La identidad se ha vuelto un arma para la descalificación. Se usa para desacreditar las preocupaciones de los críticos, presentándolos como parte de un grupo que sólo busca proteger sus intereses o sus privilegios a costa del cambio o a expensas del pueblo.
La racionalidad o legitimidad de la crítica queda subsumida frente a la supuesta identidad de quien la esgrimió.
Ya no es posible discutir las ventajas o desventajas de cualquier política pública porque la discusión se centra en las personas y no en las ideas.
Ya no es posible evaluar “Jóvenes Construyendo el Futuro” o el Tren Maya o el aeropuerto de Santa Lucía o la rifa del avión presidencial en función de lo que sabemos de su viabilidad o su impacto.
Todo se remite a lo personal. A la clase social a la que perteneces, a los intereses que supuestamente representas, al partido que falsamente apoyaste en el pasado, a la fotografía en la cual apareciste.
Entonces, cualquier crítica –aunque sea constructiva– a la 4T automáticamente es construida como adversarial y no como representativa de un país plural.
Las líneas entre una identidad y otra se han vuelto tan fijas y demarcadas, que se vive y se muere en función de la lealtad a tu grupo.
Salir de la tribu para defender a alguien que fue tu compañero de lucha en batallas históricas, a alguien con quien marchaste, a alguien cuya trayectoria conoces y sabes que no merece ser linchando por la red AMLOVE, es enfrentar la posibilidad del ostracismo, la probabilidad del aislamiento.
Todos queremos pertenecer y ese sentido de pertenencia a la 4T está avivando lealtades que se expresan de manera violenta o manipuladora o incongruente.
Algo está mal cuando, para la izquierda, el enemigo es Lydia Cacho y no Manuel Bartlett; cuando las feministas son acusadas de cacerolistas golpistas; cuando se embiste a Javier Corral y no se toca a Javier Bonilla. “Dentro de la 4T todo, fuera de la 4T nada”.
Tristemente la 4T está erigiendo fronteras impermeables alrededor de un mundo donde para que alguien gane, todos los demás tienen que perder. Donde no hay cabida para la discrepancia o la disidencia o la crítica o el reclamo o la exigencia o la diferencia de opinión.

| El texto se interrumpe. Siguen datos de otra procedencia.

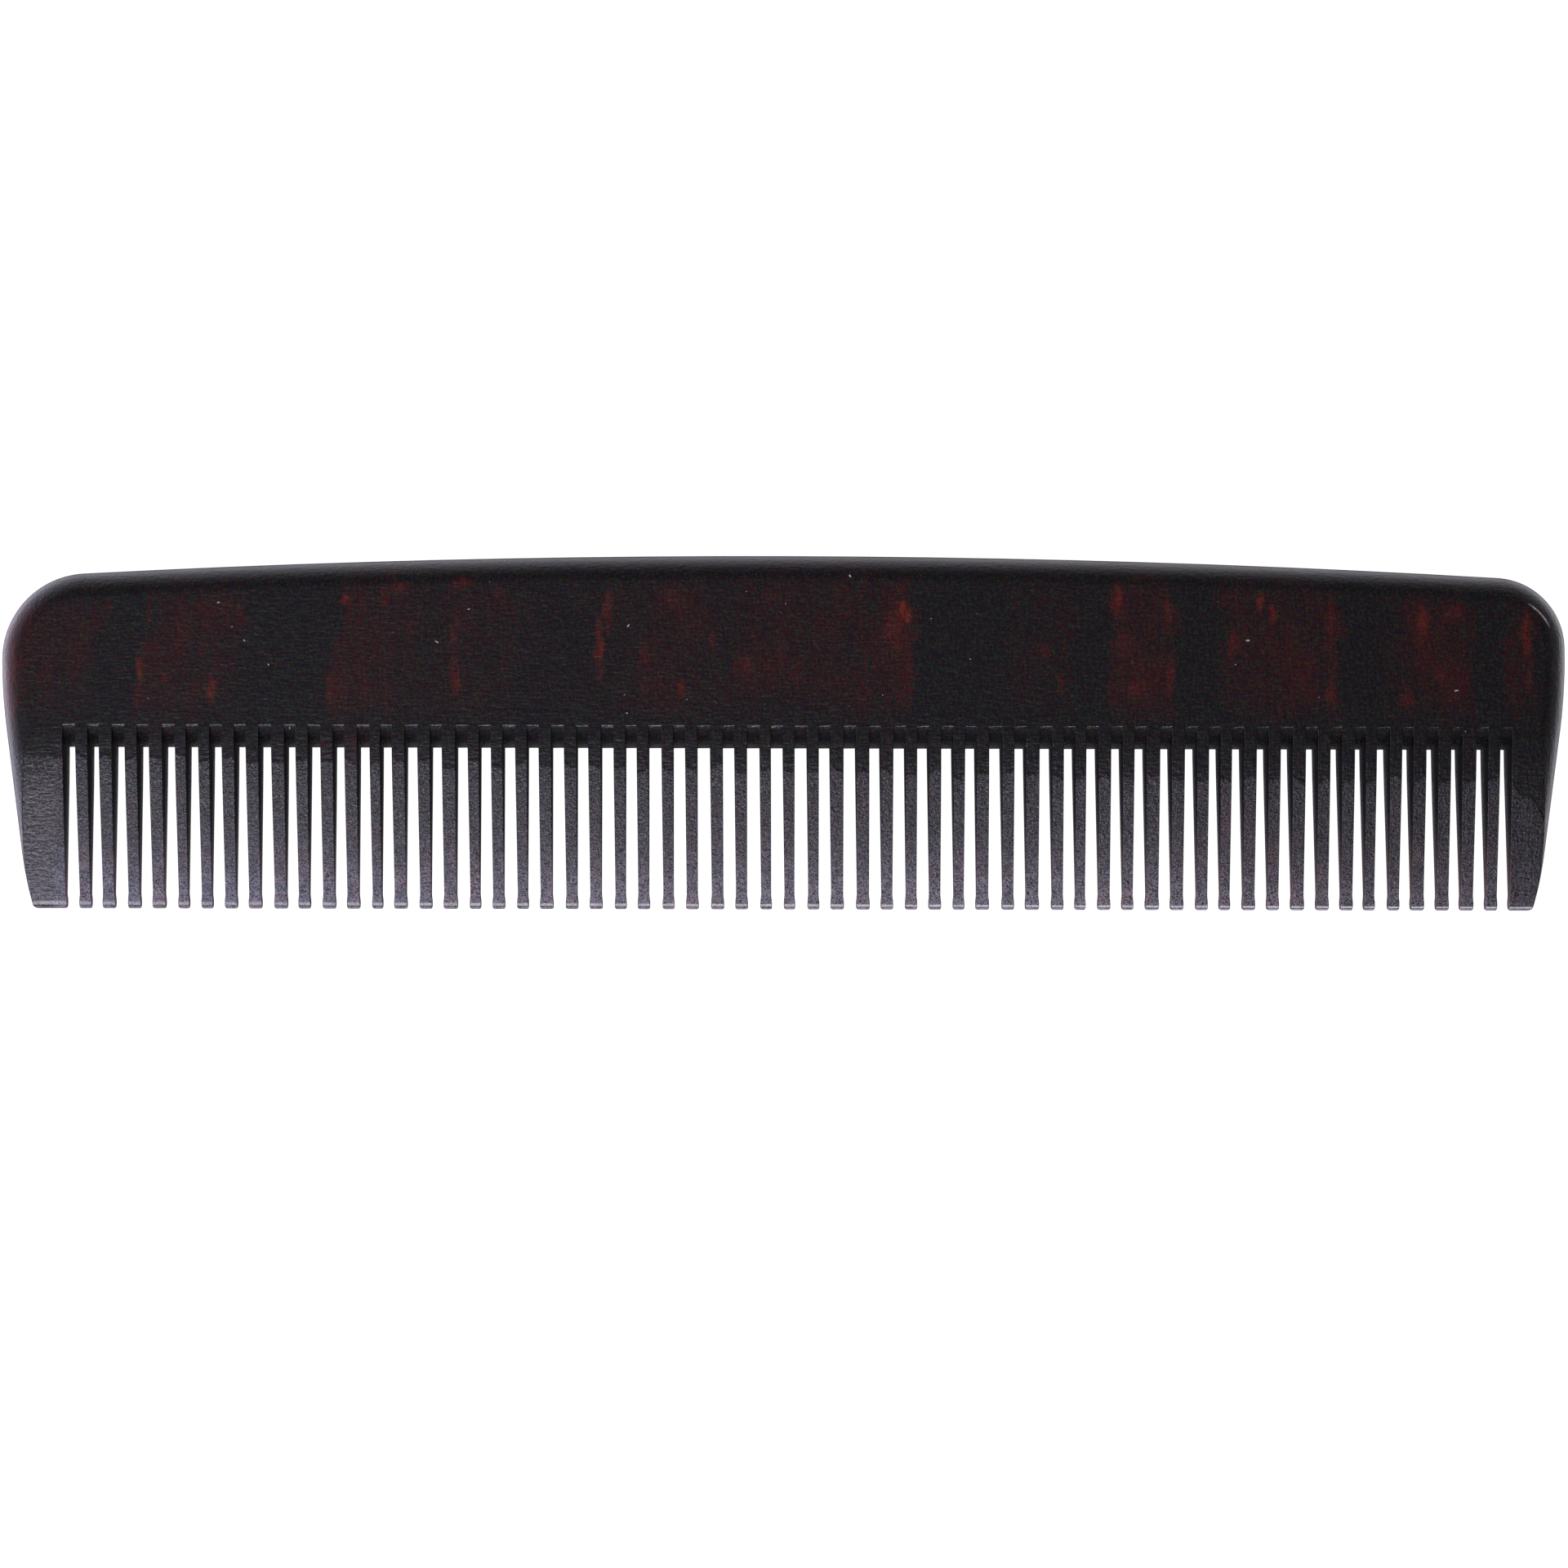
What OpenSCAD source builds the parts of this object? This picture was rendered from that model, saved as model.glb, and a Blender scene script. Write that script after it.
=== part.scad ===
// Pocket comb, cut from one slab of mottled acetate. The comb lies on its back:
// X runs along the comb, +Y points to the spine, the tips point to -Y and +Z is up.
// The origin is under the middle of the comb, on the surface that it lies on.

/* [Size] */
// Length of the comb at its widest, from end to end
comb_l = 129; // [127:1:140]
// Height of the comb, from the crown of the spine to the tips of the teeth
comb_h = 29.2; // [27:0.1:34]
// Thickness of the flat spine
comb_t = 4.2; // [3.6:0.1:4.8]

/* [Outline] */
// Radius of the long, nearly straight arc along the top of the spine
spine_r = 1050; // [700:50:1500]
// Radius of the upper corner on the left
corner_r_left = 7.1; // [5:0.1:7.5]
// Radius of the upper corner on the right, which is a little fuller
corner_r_right = 5.9; // [5:0.1:7.5]
// How far below the crown the comb is at its widest
shoulder_drop = 8.7; // [8.2:0.1:10]
// Radius of each end below its widest point
shoulder_r = 45; // [38:1:60]
// Lean of the straight stretch of each end, in degrees from upright
end_lean = 7.1; // [5:0.1:8]
// Radius that draws the guard teeth in towards their tips
heel_r = 28; // [20:1:40]
// Height above the tips where that radius begins
heel_h = 4.6; // [3:0.1:6]

/* [Saw cuts] */
// Number of saw cuts, with one fine tooth between each two
cut_count = 60; // [40:1:60]
// Spacing of the cuts, which is also the spacing of the teeth
pitch = 2; // [1.9:0.01:2]
// Width of a cut at its root
cut_root_w = 0.97; // [0.8:0.01:1.1]
// Width of a cut at the tips of the teeth
cut_tip_w = 1.17; // [1:0.01:1.3]
// Length of a cut on the faces, from the tips to the root
cut_depth = 15.1; // [13:0.1:16]
// How far the row of cuts lies to the right of the middle of the comb
cut_shift = 0.3; // [0:0.1:0.5]
// Lean of the cuts, in degrees, with the tips towards the right
cut_lean = 0.42; // [0:0.01:0.5]
// How much wider every other cut is, and how much narrower those between, from two blades
blade_error = 0.04; // [0:0.01:0.06]
// Error of the saw's indexing wheel, to either side
index_error = 0.06; // [0:0.01:0.1]
// Number of cuts over which that error repeats
index_period = 6; // [4:1:12]
// Flare of the cuts at the tips, which takes the sharp corner off each tooth
tip_flare = 0.18; // [0.1:0.01:0.25]

/* [Root of the cuts] */
// How far the ridge in the middle of the root stands out past its two faces
root_rise = 1.8; // [1.2:0.1:2.2]
// Slope of the root where it leaves the face, in degrees
root_slope = 25; // [15:1:30]

/* [Thinning of the teeth] */
// Radius of the rounded tips, seen from the end of the comb
tip_r = 0.45; // [0.4:0.01:0.6]
// Slope of the straight part of each face, in degrees
taper = 7.9; // [7.5:0.1:8.2]
// Radius of the curve that leads from the flat of the spine into that slope
face_r = 41.4; // [38:0.1:44]
// Slope with which that curve leaves the flat of the spine, in degrees
face_start = 1.15; // [1:0.05:1.5]

/* [Hidden] */

// The rim is nearly a full half round, and meets the flats in a faint edge
edge_r = comb_t / 2;
rim_r = edge_r + 0.05;
crown_y = comb_h / 2;
tip_y = -comb_h / 2;
root_y = tip_y + cut_depth;

// Overshoot of a cutting shape past what it cuts
over = 1;
// How far the rim reaches into the comb at its two ends
rim_reach = 14;
// How far the round of a corner stands out past its neighbours, too little to see or feel
proud = 0.02;
// How far the slab runs on below the tips before the teeth are thinned
slab_run_on = 4;
// Facets of a full turn for the long arc of the spine and for all other curves
long_fn = 2880;
curve_fn = 144;
$fn = curve_fn;

// Centre of a circle that touches two larger circles from inside, on the right of both
function inner_centre(a, ra, b, rb, r) =
    let (
        d = norm(b - a),
        bearing = atan2(b.y - a.y, b.x - a.x),
        swing = acos((d^2 + (ra - r)^2 - (rb - r)^2) / (2 * d * (ra - r)))
    )
    a + (ra - r) * [cos(bearing - swing), sin(bearing - swing)];

function bearing_of(from, to) = atan2(to.y - from.y, to.x - from.x);

// Centres of the arcs of an end, drawn for the right-hand one
spine_c = [0, crown_y - spine_r];
shoulder_c = [comb_l / 2 - shoulder_r, crown_y - shoulder_drop];

// Centre of an upper corner of radius r, and the middle of the flat inside its round
function corner_c(r) = inner_centre(spine_c, spine_r, shoulder_c, shoulder_r, r);

function flat_corner(r) = corner_c(r) + 0.6 * (r - edge_r) * [1, 1];

// Length of the straight stretch of the end, from the shoulder down to the heel
straight_top_y = shoulder_c.y - shoulder_r * sin(end_lean);
straight_l = (straight_top_y - tip_y - heel_h) / cos(end_lean);
// The heel's arc runs on past the tips, where the comb's side profile ends it
heel_sweep = 14;

// Side profile: the round of the tip, the straight slope and the curve that leads into it
tip_c = tip_y + tip_r;
slope_end = tip_c - tip_r * sin(taper);
face_c_z = edge_r - face_r * cos(face_start);
face_c_y = tip_c - (tip_r - face_r - face_c_z * cos(taper)) / sin(taper);
curve_end = face_c_y - face_r * sin(taper);

// Root of the cuts: two arcs, one from each face, that meet in a ridge at mid thickness
root_chord = norm([root_rise, edge_r]);
root_half_turn = atan2(edge_r, root_rise) - root_slope;
root_r = root_chord / (2 * sin(root_half_turn));
root_c_y = root_y + root_r * sin(root_slope);
root_c_z = edge_r - root_r * cos(root_slope);

// Middle of each cut at its root, with the error of the indexing wheel added to even spacing
function cut_x(i) =
    cut_shift + (i - (cut_count - 1) / 2) * pitch
    + index_error * cos(360 * (i - 4) / index_period);

function cut_w(i, y) =
    cut_tip_w + (cut_root_w - cut_tip_w) * (y - tip_y) / cut_depth
    + (i % 2 == 0 ? blade_error : -blade_error);

// Section through the rim: a flat slab from the inner radius, ending in the round
module rim_section(inner, outer) {
    flat_end = outer - rim_r;
    translate([inner, 0]) square([flat_end - inner, comb_t]);
    intersection() {
        translate([flat_end, edge_r]) circle(r = rim_r);
        translate([flat_end, 0]) square([rim_r + over, comb_t]);
    }
}

// A stretch of rim along an arc about the origin, between two angles
module rim_arc(inner, outer, from, to, fn) {
    rotate_extrude(angle = to - from, start = from, $fn = fn)
        rim_section(inner, outer);
}

// The right-hand end below its upper corner: shoulder, straight and heel, drawn upright
// and then leant in
module side(r) {
    translate(shoulder_c)
        rotate(-end_lean) {
            shoulder_top = bearing_of(shoulder_c, corner_c(r)) + end_lean;
            rim_arc(shoulder_r - rim_reach, shoulder_r, 0, shoulder_top, 4 * curve_fn);
            translate([shoulder_r, 0, 0])
                rotate([90, 0, 0])
                    linear_extrude(straight_l)
                        rim_section(-rim_reach, 0);
            translate([shoulder_r - heel_r, -straight_l, 0])
                rim_arc(heel_r - rim_reach, heel_r, -heel_sweep, 0, 2 * curve_fn);
        }
}

// The right-hand end. Its upper corner is a whole disc, most of which lies inside the comb.
module end(r) {
    side(r);
    translate(corner_c(r))
        rim_arc((r - edge_r) / 2, r + proud, -135, 225, curve_fn);
}

// The comb before it is thinned and cut: a flat plate inside a round rim
module slab() {
    right = flat_corner(corner_r_right);
    left = flat_corner(corner_r_left);
    spine_right = bearing_of(spine_c, corner_c(corner_r_right));
    spine_left = 180 - bearing_of(spine_c, corner_c(corner_r_left));
    plate_top = min(left.y, right.y);
    plate_low = tip_y - slab_run_on;
    translate(spine_c)
        rim_arc(floor(plate_top - over - spine_c.y), spine_r, spine_right, spine_left, long_fn);
    end(corner_r_right);
    mirror([1, 0, 0]) end(corner_r_left);
    translate([-left.x, plate_low, 0])
        cube([left.x + right.x, plate_top - plate_low, comb_t]);
}

// Lays a profile drawn in Y and Z along the whole length of the comb
module along_comb() {
    rotate([90, 0, 90])
        translate([0, 0, -comb_l / 2 - over])
            linear_extrude(comb_l + 2 * over)
                children();
}

module strip(from, to) {
    translate([from, -over]) square([to - from, comb_t + 2 * over]);
}

// Side view of the thinned teeth: the curve, the straight slope and the round tip
module tooth_profile() {
    slope_top_z = face_c_z + face_r * cos(taper);
    slope_end_z = tip_r * cos(taper);
    intersection() {
        translate([face_c_y, edge_r + face_c_z]) circle(r = face_r, $fn = 8 * curve_fn);
        translate([face_c_y, edge_r - face_c_z]) circle(r = face_r, $fn = 8 * curve_fn);
        strip(curve_end, face_c_y + over);
    }
    translate([0, edge_r])
        polygon([
            [curve_end, slope_top_z],
            [curve_end, -slope_top_z],
            [slope_end, -slope_end_z],
            [slope_end, slope_end_z],
        ]);
    intersection() {
        translate([tip_c, edge_r]) circle(r = tip_r);
        strip(tip_y - over, slope_end);
    }
}

// What is taken off both faces and off the tips to thin the teeth
module thinning() {
    difference() {
        strip(tip_y - 2 * slab_run_on, face_c_y);
        tooth_profile();
    }
}

// The material that the saw leaves at the root, pointed in the middle like a gable
module root_profile() {
    intersection() {
        translate([root_c_y, edge_r + root_c_z]) circle(r = root_r);
        translate([root_c_y, edge_r - root_c_z]) circle(r = root_r);
    }
}

// One saw cut, a little wider at the tips, with its mouth flared
module cut(i) {
    top = root_y + 0.4;
    mouth = tip_y + tip_flare;
    half_top = cut_w(i, top) / 2;
    half_mouth = cut_w(i, mouth) / 2;
    half_open = half_mouth + tip_flare + over;
    translate([0, 0, -over])
        linear_extrude(comb_t + 2 * over)
            polygon([
                [-half_top, top],
                [-half_mouth, mouth],
                [-half_open, tip_y - over],
                [half_open, tip_y - over],
                [half_mouth, mouth],
                [half_top, top],
            ]);
}

module cuts() {
    difference() {
        for (i = [0 : cut_count - 1])
            translate([cut_x(i), root_y, 0])
                rotate(cut_lean)
                    translate([0, -root_y, 0])
                        cut(i);
        along_comb() root_profile();
    }
}

module comb() {
    color([0.2, 0.09, 0.07])
        difference() {
            slab();
            along_comb() thinning();
            cuts();
        }
}

comb();
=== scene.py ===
# %% [markdown]
# # A pocket comb, sawn from a slab of mottled acetate
# The comb lies on its back on a pale table, seen from straight above. It is one piece:
# a slab is cut out, its rim is rounded, the teeth are thinned on a wheel and then sawn
# apart. The steps below follow the comb maker's own order, because each of them leaves
# a mark that shows: the long round rim, the smooth run-out of the thinning, the pointed
# roots of the saw cuts and the soft edges from tumbling.

import math
import random

import bmesh
import bpy
from mathutils import Matrix, Vector


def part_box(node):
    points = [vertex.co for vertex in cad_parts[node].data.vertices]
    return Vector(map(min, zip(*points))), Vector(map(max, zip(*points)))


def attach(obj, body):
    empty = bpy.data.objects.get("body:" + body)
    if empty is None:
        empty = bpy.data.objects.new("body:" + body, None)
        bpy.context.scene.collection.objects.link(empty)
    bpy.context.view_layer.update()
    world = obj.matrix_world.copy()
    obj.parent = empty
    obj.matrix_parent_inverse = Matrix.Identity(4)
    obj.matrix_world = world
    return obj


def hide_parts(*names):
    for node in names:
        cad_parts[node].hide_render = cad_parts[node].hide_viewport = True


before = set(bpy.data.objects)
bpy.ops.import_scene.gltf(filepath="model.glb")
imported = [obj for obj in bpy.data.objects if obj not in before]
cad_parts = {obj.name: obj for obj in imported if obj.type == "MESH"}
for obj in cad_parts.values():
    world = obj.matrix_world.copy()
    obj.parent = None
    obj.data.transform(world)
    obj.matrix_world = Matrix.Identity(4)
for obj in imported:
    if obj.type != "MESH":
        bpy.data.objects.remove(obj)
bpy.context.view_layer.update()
low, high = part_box("comb")
print("measured comb, mm:", [round((b - a) * 1000, 2) for a, b in zip(low, high)])

# %% [markdown]
# ## Sizes
# Blender counts in metres, but its modelling tools have small built-in thresholds that
# would swallow a bevel of a tenth of a millimetre. So the comb is modelled a thousand
# times too large, where one unit is one millimetre, and shrunk at the very end. X runs
# along the comb, Y points to its back, and Z is up.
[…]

Hoy están ganando el enojo, la rivalidad y la incivilidad. Lo que sentimos está imponiéndose sobre lo que pensamos, y los sentimientos que más trascienden son los que llevan a odiar al bando contrario, al enemigo construido e imaginado: las mujeres ingenuas y tontas, manipuladas por la derecha golpista.
Antiguos aliados son resignificados como nuevos adversarios, al margen de su trayectoria, la legitimidad de sus luchas, el trayecto común recorrido.
¿Cómo superar esta polarización venenosa y peligrosa? ¿Cómo entender que antes de ser lopezobradoristas somos ciudadanos, somos mexicanos? ¿Cómo resistir a los polarizadores que nos vuelven sus víctimas y ahondan nuestros desacuerdos?
Quizás recordando que el país complejo y multifacético no es tan binario como lo pintan, ni las personas son como las representan –de manera tramposa– los acólitos acríticos de la 4T.
Tenemos muchas identidades que trascienden la afiliación ideológica, la identidad política, la lealtad al presidente o a su partido.
Sí, hay orillas opuestas, pero también puentes. El puente sobre el cual todos deberíamos caminar y cruzar para defender a las mujeres, para alzar la voz por las víctimas de la violencia, para exigir la equidad de género.
Podemos atenuar y apagar la política de la identidad y la polaridad. Podemos darnos cuenta de cuando estamos siendo manipulados. Podemos recordar de dónde venimos, quiénes somos y a dónde queremos ir como país: un futuro más democrático, más liberal y más decente que donde estamos varados y peleados hoy.